Associative Structure Behind Instrumental Choice

Three candidate associations:

  1. Stimulus–Response (S-R)

  2. Response–Outcome (R-O)

  3. Stimulus–Outcome (S-O) – transitive link enabling flexible choice.

Evidence for S-R Associations – Water-Maze Cue Task
  • Pool filled to cover a hidden escape platform.

  • Two dangling spheres (grey = S+, white = S−) above water surface; sphere is not the response itself → tactile and visual cues separated.

  • Platform & cues moved daily; rats quickly learn to swim to location indicated by S+.

  • Shows a cue can directly control a specific response pattern (swim direction) independent of the outcome.

Evidence for R-O Associations – Devaluation (Colwill & Rescorla 1985)
  • Training phase:

    • R1 (lever press) → Outcome 1 (sucrose solution).

    • R2 (chain pull) → Outcome 2 (food pellet).

  • Devaluation phase:

    • Free access to Outcome 1 paired with LiClLiCl sickness (illness); Outcome 2 paired with saline.

  • Extinction test (both responses available, no outcomes):

    • Sharp drop in R1 (devalued outcome) vs. robust R2.

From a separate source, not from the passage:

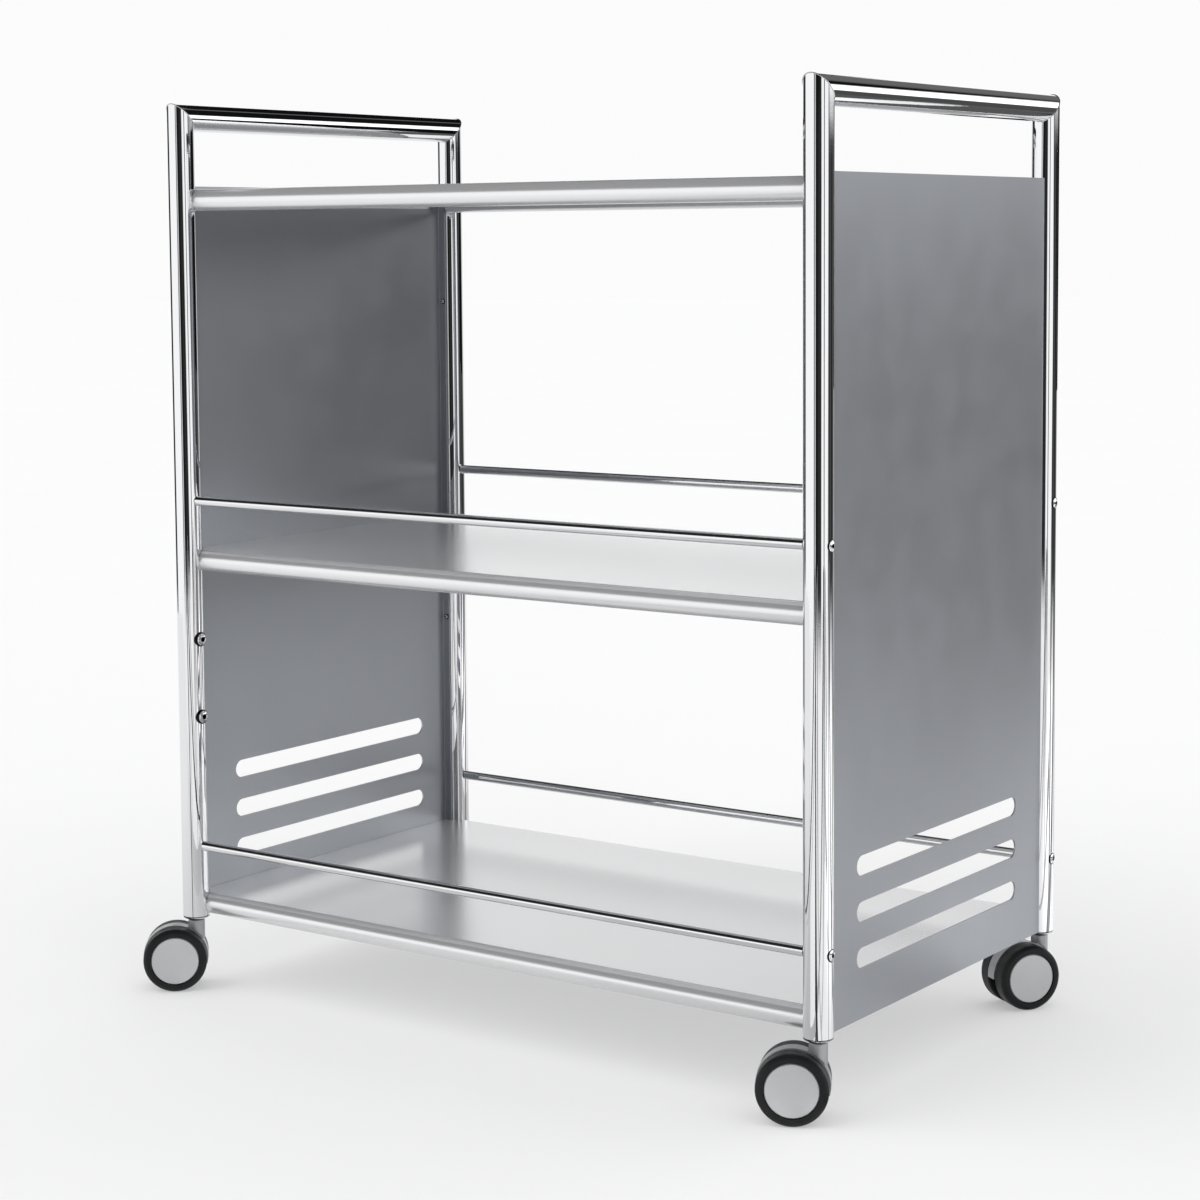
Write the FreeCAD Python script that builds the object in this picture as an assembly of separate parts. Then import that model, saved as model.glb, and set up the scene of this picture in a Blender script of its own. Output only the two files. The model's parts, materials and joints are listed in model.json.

  • Conclusion: animals encode which response produces which outcome and adjust after value change.

Evidence for S-O Associations – Complex Recombination (Colwill & Rescorla 1988)
  • Discrimination Training:

    • Stim 1 (noise) → R1 (nose poke) → Outcome 1 (food pellet).

    • Stim 2 (light) → R2 (handle pull) → Outcome 2 (sucrose).

  • Additional Response Training (no stimuli):

    • R3 → Outcome 1; R4 → Outcome 2.

  • Test: present Stim 1 or Stim 2 while giving choice between R3 and R4; no outcomes delivered.

  • Results: Higher response rate when stimulus and response shared the same outcome (Stim 1 evokes R3; Stim 2 evokes R4).

  • Provides compelling behavioural evidence for S-O links enabling flexible action selection.